Make ‘rat tails’ by twisting lengths of tissue, crepe or newspaper into long tails. Each ‘rat’ tucks the tail into the waistband or belt of his/her shorts or skirt. Select a ‘rat catcher’. The ‘rats’ scurry within an allocated space (already marked out by the teacher in a safe environment). The ‘rat catcher’ gives chase. He/She catches a rat by pulling out its tail. That rat is then out of the game. The ‘catcher’ collects the tails and tucks them into his/her waistband. The game continues until there is only one rat left with a tail. (Number of ‘rat catchers’ and ‘rats’ can be altered to suit larger class numbers if desired.)
Marble bridge game
Make a ‘bridge’ using a shoe box. Cut arches (7) of the same size along one of the long sides of the box. (The number of arches that fit may vary according to box size.) Paint and decorate the box in bright colours. Add numbers above each arch (e.g. 3, 2, 1, 0, 1, 2, 3). Roll a set number of marbles per person (e.g. 6) through the arches. Record the scores; the highest number wins. Allow students to make their own rules for scoring or alter the numbers to make it more challenging.
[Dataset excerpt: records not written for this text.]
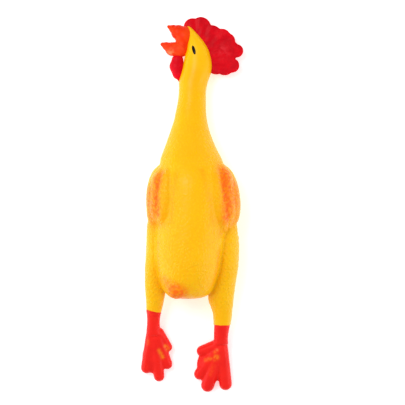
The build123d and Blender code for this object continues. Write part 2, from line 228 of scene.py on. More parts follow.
# %% Trunk and wings
TRUNK = [
    (-5.6, rump_y + 0.6, 33.0, 13, 12), (-5.6, rump_y + 2.5, 33.5, 20, 20), (-5.6, -73, 35.0, 26, 27.5),
    (-5.6, -62, 36.0, 30.5, 33.5), (-5.0, -48, 36.5, 34.5, 37), (-4.4, -28, 36.5, 37.6, 38),
    (-2.5, -5, 36.5, 38.3, 38), (-1.0, 20, 36.5, 37.6, 38), (-0.4, 45, 36.2, 36.8, 37.4),
    (-0.8, 62, 34.0, 35.4, 34.5),
    (-1.8, 72, 31.0, 34.4, 31.4), (-2.8, 83, 28.0, 29.8, 28), (-3.2, 94.5, 24.8, 25.4, 24.4),
    (-3.3, 106, 22.0, 21.4, 21.2), (-2.8, 117, 20.0, 18.5, 18.6), (-2.3, 128, 18.4, 16.8, 17),
    (-1.2, 139, 17.4, 15.7, 16),
    (-0.6, 150, 16.6, 15.3, 15.6), (0.4, 160, 16.0, 16.2, 16), (3.2, 169, 15.6, 16.8, 15.8),
    (4.8, 177, 15.2, 16.4, 15.6),
    (5.2, 184, 15.0, 15.6, 15.4), (5.2, 190, 15.0, 14.2, 15), (4.9, 197, 15.0, 12.2, 14.4),
    (2.9, 205, 15.0, 9.4, 12.6),
    (-0.6, 213, 15.0, 6.4, 9.6), (-4.2, 220.0, 15.0, 3.4, 6.4), (-6.0, 223.0, 15.0, 1.4, 2.6),
]
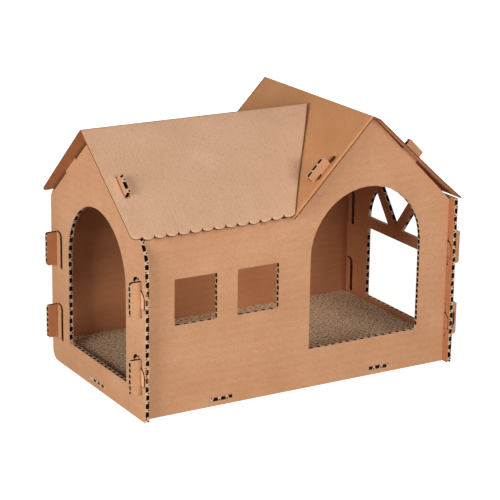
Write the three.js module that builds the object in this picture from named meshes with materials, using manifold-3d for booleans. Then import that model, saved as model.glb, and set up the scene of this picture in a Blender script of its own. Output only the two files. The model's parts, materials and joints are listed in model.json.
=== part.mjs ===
// Slot-together corrugated cardboard cat house: four wall boards, a floor board, a scratching pad
// and two folded roof sheets, held by tabs in slots and by sprung lock tongues, with no glue.
// Millimetres, +Z up, length along X, front face towards -Y, standing on Z = 0.
import * as THREE from "three";
import { mergeVertices } from "three/addons/utils/BufferGeometryUtils.js";
import Module from "manifold-3d";

const wasm = await Module();
wasm.setup();

// Driving sizes of the whole house
const houseLength = 600; // over the outer faces of the two end panels
const houseDepth = 350; // front edge to back edge of an end panel
const board = 7; // thick single-wall board of walls and floor
const roofBoard = 2.5; // thin board of the folded roofs
const seat = 0.3; // clearance between pieces that rest on each other
const overrun = 1; // how far a cutter passes the faces it cuts
const arcSteps = 20; // facets of an arch
const cornerSteps = 4; // facets of a small rounded corner

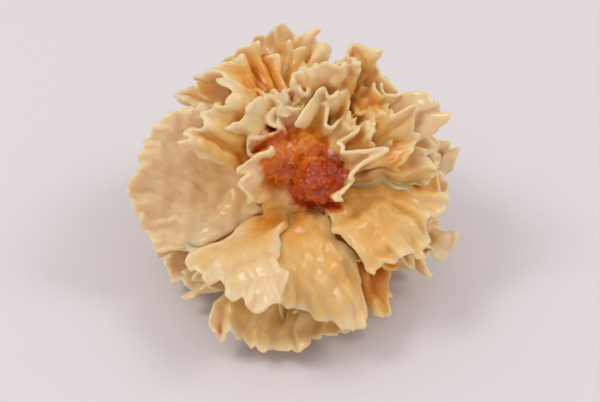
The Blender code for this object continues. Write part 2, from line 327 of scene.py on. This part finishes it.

Decorate six plastic bottles (all the same size and shape) with bright paper or paints and arrange them in a triangle shape. From about 5 m away, students can stand or kneel to roll a ball, trying to knock down the ‘skittles’. The highest score wins. Stand bottles in position to repeat the game. Alter the rolling distance to increase the difficulty of the game.
Blow up a pile of balloons and place in the centre of a room. Divide students into two teams, which select a clean wall each on different sides of the room. At the word ‘go’ players grab a balloon from the pile, rub it on their hair or jumper to create static and stick it to the wall. The team with the most balloons on the wall after a set time (e.g. 3 minutes) wins.
Attach a length of string to poles or walls across a room. (Students may also hold a large length of stretched string.) This forms the net line for volleyball. Place teams either side of the net and pass a balloon ball between teams without it touching the ground. Points to the team that keeps it off the ground. Add more balloons for more fun!